Copy each line where the word "from" occurs.

* begin Given information *

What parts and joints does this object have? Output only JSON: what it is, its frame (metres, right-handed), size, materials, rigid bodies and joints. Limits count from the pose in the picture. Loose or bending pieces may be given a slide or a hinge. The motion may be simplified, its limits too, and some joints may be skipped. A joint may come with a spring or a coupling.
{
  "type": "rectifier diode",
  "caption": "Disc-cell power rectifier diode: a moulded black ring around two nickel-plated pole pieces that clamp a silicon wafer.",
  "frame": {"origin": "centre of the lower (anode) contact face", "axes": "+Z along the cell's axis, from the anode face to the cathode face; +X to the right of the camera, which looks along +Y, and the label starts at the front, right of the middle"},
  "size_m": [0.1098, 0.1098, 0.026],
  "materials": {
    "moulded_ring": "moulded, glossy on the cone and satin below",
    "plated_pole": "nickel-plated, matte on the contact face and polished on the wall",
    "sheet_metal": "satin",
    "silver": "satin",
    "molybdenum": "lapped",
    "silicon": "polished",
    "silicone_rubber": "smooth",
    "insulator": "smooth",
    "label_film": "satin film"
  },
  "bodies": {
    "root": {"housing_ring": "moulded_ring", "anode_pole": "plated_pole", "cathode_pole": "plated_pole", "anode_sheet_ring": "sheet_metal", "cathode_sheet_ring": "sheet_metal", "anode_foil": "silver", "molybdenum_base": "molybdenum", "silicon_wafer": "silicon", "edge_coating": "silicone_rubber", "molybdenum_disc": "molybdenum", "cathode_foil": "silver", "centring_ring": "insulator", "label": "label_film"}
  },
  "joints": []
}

* end Given information *

Final answer
What parts and joints does this object have? Output only JSON: what it is, its frame (metres, right-handed), size, materials, rigid bodies and joints. Limits count from the pose in the picture. Loose or bending pieces may be given a slide or a hinge. The motion may be simplified, its limits too, and some joints may be skipped. A joint may come with a spring or a coupling.
  "frame": {"origin": "centre of the lower (anode) contact face", "axes": "+Z along the cell's axis, from the anode face to the cathode face; +X to the right of the camera, which looks along +Y, and the label starts at the front, right of the middle"},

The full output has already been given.